Kamieniem milowym będzie 1 stycznia 1999 r., od kiedy na polskim rynku będą mogły działać bez ograniczeń banki zachodnie i zacznie się prawdziwa walka o klienta. Do tego czasu BRE chce zakończyć rozwój aktualnie użytkowanych aplikacji oraz zautomatyzować większość podstawowych procesów przetwarzania i dostarczania informacji. W roku 1997 BRE zamierza poszukiwać także innych technik analizy, trendów tkwiących w hurtowniach danych - takich jak data mining (szperanie) i sieci neuronowe. Do tej pory aplikacje dla hurtowni danych były tworzone wyłącznie na życzenie końcowych użytkowników.

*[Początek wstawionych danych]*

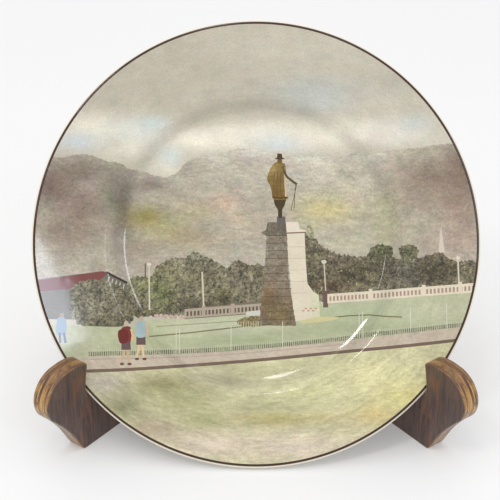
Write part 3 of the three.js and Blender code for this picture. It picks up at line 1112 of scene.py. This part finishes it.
def piece(mesh, name, body, material, replaces):
    """A visible piece that rides on a body, takes a slot's finish and stands for a CAD node."""
    obj = bpy.data.objects.new(name + "_piece", mesh)
    bpy.context.scene.collection.objects.link(obj)
    mesh.materials.append(material)
    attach(obj, body)
    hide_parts(replaces)


def dress(node, material):
    """Gives a CAD node its material."""
    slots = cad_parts[node].data.materials
    slots.clear()
    slots.append(material)


def dress_stand():
    """Wood for the two boards, and brass for the hinges and screws."""
    for side, name in ((-1, "left"), (1, "right")):
        dress("stand_leaf_" + name, stained_wood(side))
    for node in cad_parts:
        if node.startswith(("hinge_", "screw_")):
            dress(node, aged_brass("brass_" + node))


def floor_material():
    """Matt white paper that glows faintly, so that shadows on it stay soft."""
    s = Shader("studio_floor")
    own = s.own_place()
    faint = s.noise(own, 3.0, 2, 0.4)
    paper = s.mix(faint, rgb(214, 214, 214), rgb(218, 218, 218))
    s.set(Base_Color=paper, Roughness=0.8, Emission_Color=paper, Emission_Strength=FLOOR_GLOW)
    return s.material


def make_floor():
    """A pale floor that curves up far behind the plate."""
    grid = bmesh.new()
    bmesh.ops.create_grid(grid, x_segments=8, y_segments=40, size=FLOOR_HALF_WIDTH)
    for vertex in grid.verts:
        behind = max(0, vertex.co.y - FLOOR_BEND)
        vertex.co.z = FLOOR_RISE * behind ** 2
    mesh = bpy.data.meshes.new("studio_floor")
    grid.to_mesh(mesh)
    grid.free()
    mesh.shade_smooth()
    mesh.materials.append(floor_material())
    obj = bpy.data.objects.new("studio_floor", mesh)
    bpy.context.scene.collection.objects.link(obj)


def plate_centre():
    return plate_to_world() @ Vector((0, 0, 0))


def soft_light(name, azimuth, elevation, distance, width, height, power, colour):
    """An area light that faces the plate; azimuth 0 is on the camera's side, positive to its right."""
    data = bpy.data.lights.new(name, "AREA")
    data.shape = "RECTANGLE"
    data.size, data.size_y = width, height
    data.energy = power
    data.color = colour
    obj = bpy.data.objects.new(name, data)
    bpy.context.scene.collection.objects.link(obj)
    a, e = math.radians(azimuth), math.radians(elevation)
    toward = Vector((math.sin(a) * math.cos(e), -math.cos(a) * math.cos(e), math.sin(e)))
    obj.location = plate_centre() + toward * distance
    obj.rotation_euler = toward.to_track_quat("Z", "Y").to_euler()


def make_lights():
    """An even pale room and the lights in it, which also make the highlights on the glaze."""
    world = bpy.data.worlds.new("soft_room")
    world.use_nodes = True
    background = world.node_tree.nodes["Background"]
    background.inputs["Color"].default_value = (*WHITE, 1)
    background.inputs["Strength"].default_value = ROOM_BRIGHTNESS
    bpy.context.scene.world = world
    for light in LIGHTS:
        soft_light(*light)


def make_camera():
    """A camera in front of the plate and above it, turned to the plate's middle."""
    data = bpy.data.cameras.new("camera")
    data.sensor_width = SENSOR_WIDTH
    data.lens = FOCAL_LENGTH
    data.shift_x, data.shift_y = CAMERA_SHIFT
    obj = bpy.data.objects.new("camera", data)
    bpy.context.scene.collection.objects.link(obj)
    back = Vector((0, -math.cos(CAMERA_ELEVATION), math.sin(CAMERA_ELEVATION)))
    obj.location = plate_centre() + back * CAMERA_DISTANCE
    obj.rotation_euler = back.to_track_quat("Z", "Y").to_euler()
    bpy.context.scene.camera = obj


make_plate()
dress_stand()
make_floor()
make_lights()
make_camera()
bpy.context.scene.view_settings.view_transform = "Standard"
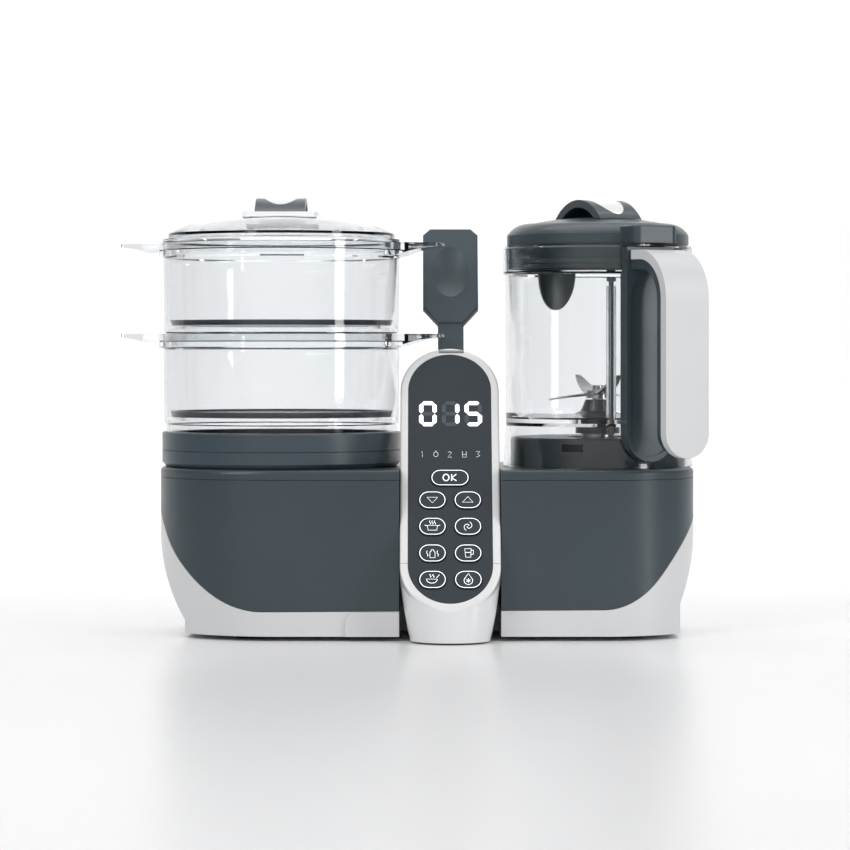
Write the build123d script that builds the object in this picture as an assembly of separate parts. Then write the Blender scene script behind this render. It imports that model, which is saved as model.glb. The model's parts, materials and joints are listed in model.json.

"W przypadku hurtowni danych dosyć trudno jest określić wymierne korzyści, jakie stosowanie tej technologii przynosi bankowi. Obecnie większość pracowników banku nie wyobraża sobie pracy bez serwisów informacyjnych, mimo iż ich życzenia zostały do tej pory zrealizowane w 50%. Także klienci są mile zaskoczeni, gdy od account managerów dowiadują się więcej na temat swoich rachunków niż się spodziewali. A dla Departamentu Controlingu miernikiem jakości jest wysoki stopień integralności raportów między sobą, jaki udało się uzyskać. Miłym zaskoczeniem dla nas było także uznanie naszego systemu zarządzania informacją za najlepszy system opracowany w technologii SAS w Polsce i wytypowanie go do zaprezentowania na tegorocznej Europejskiej Konferencji Użytkowników Produktów SAS w Madrycie" - kończy Dorota Wieczorek.